Depuis 2011, le tourisme avait totalement déserté la Syrie alors que cette activité prenait son plein essor depuis surtout le début du siècle, et que le secteur touristique générait l’équivalent de 2,3 milliards d’euros, une manne pour le pays dont les principales ressources en devises avant la guerre provenaient auparavant du pétrole et du phosphate. Le nombre de touristes était passé d’environ 6 millions en 2006 à 9,5 millions en 2010, en majorité venant des pays arabes, avec également de nombreux touristes turcs et iraniens (tourisme religieux). Il représentait alors 12 % du PIB et employait 11 % de la population active. Selon les derniers chiffres officiels, le tourisme a subi 50 milliards de dollars (44 milliards d’euros) de pertes en huit ans de guerre.

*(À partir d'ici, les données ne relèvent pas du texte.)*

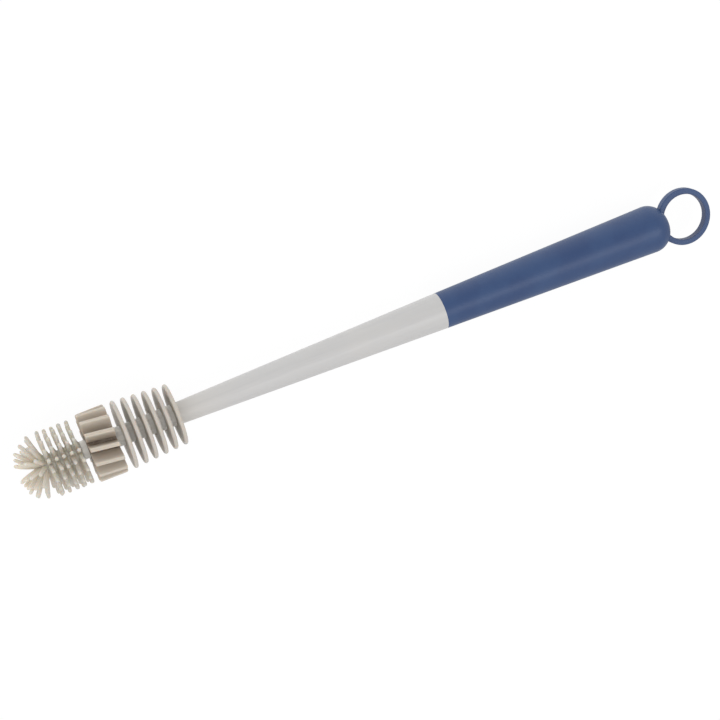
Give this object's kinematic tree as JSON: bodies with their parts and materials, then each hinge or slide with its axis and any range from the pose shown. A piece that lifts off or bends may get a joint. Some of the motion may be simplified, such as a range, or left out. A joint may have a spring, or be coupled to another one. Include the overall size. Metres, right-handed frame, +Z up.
{
  "type": "bottle brush",
  "caption": "Long bottle brush lying on its side: soft bristle tip, fluted block and scraper discs on a tapered shaft, with a blue grip and a hanging ring.",
  "frame": {"origin": "centre of the bounding box at the height of the surface that the brush lies on", "axes": "+X along the brush, from the bristle tip to the hanging ring; +Z up; +Y across the brush"},
  "size_m": [0.3601, 0.0334, 0.0333],
  "materials": {
    "shaft_plastic": "satin",
    "silicone": "soft matte",
    "grip_plastic": "satin"
  },
  "bodies": {
    "root": {"shaft": "shaft_plastic", "bristle_tip": "silicone", "fluted_block": "silicone", "disc_1": "silicone", "disc_2": "silicone", "disc_3": "silicone", "disc_4": "silicone", "disc_5": "silicone", "disc_6": "silicone", "grip": "grip_plastic", "hanging_ring": "grip_plastic"}
  },
  "joints": []
}
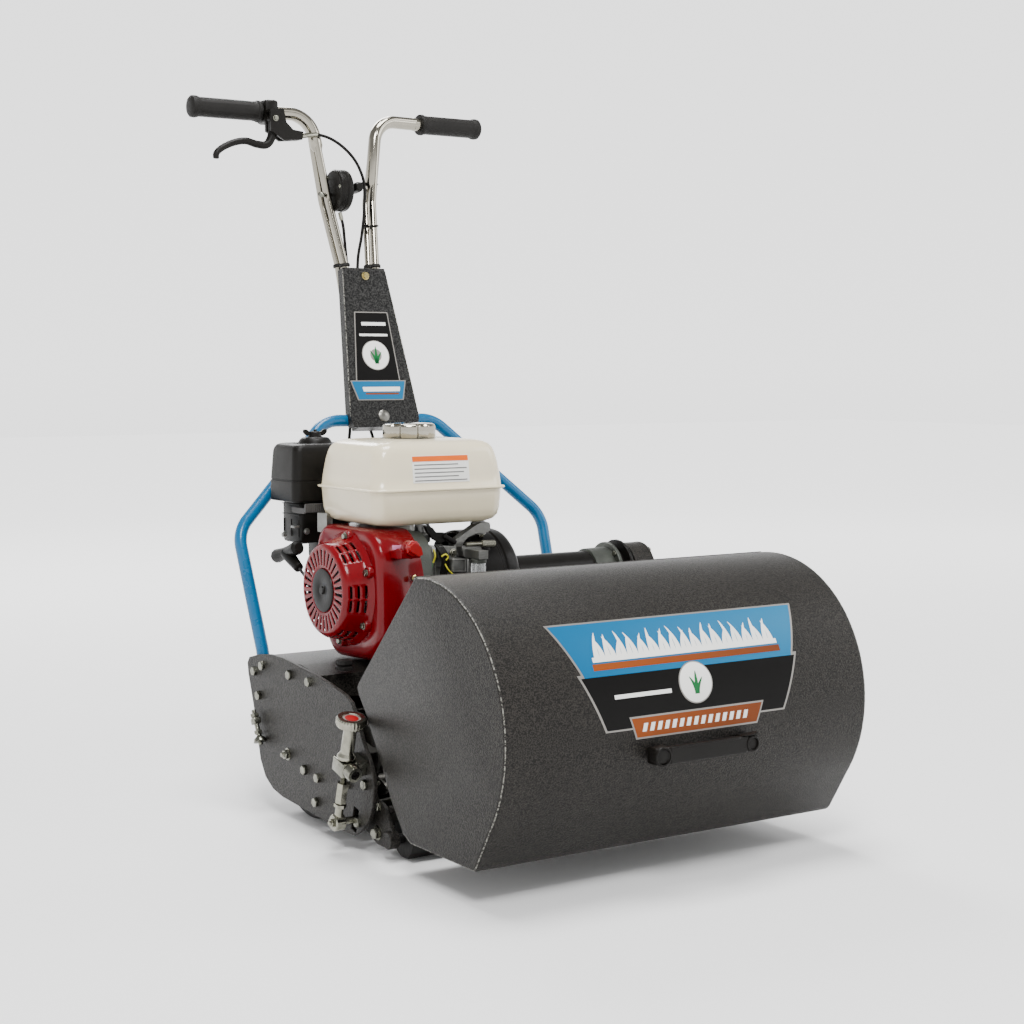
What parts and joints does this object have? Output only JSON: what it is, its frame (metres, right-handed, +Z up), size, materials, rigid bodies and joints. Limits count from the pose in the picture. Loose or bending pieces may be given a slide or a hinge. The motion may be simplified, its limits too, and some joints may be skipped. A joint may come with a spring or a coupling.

Que réserve l’avenir ? Dès le retour de mon dernier périple une nouvelle venait de parvenir : la venue d’un autre groupe de Chinois. Aujourd’hui, je guide des Norvégiens, puis ce sera le tour d’Italiens. La Syrie s’ouvre ainsi très lentement aux regards de touristes, autant effarés qu’éblouis.

1Jean-Claude David et François Christofoli, Alep, la maison Ghazalé, Édition Parenthèses, 2018.

2Premier livre sur la Syrie à être publié en 2019 depuis la fin « officielle » des grandes batailles.

3Cécile Hennion, Le fil de nos vies brisées, édition Anne Carrière, février 2019.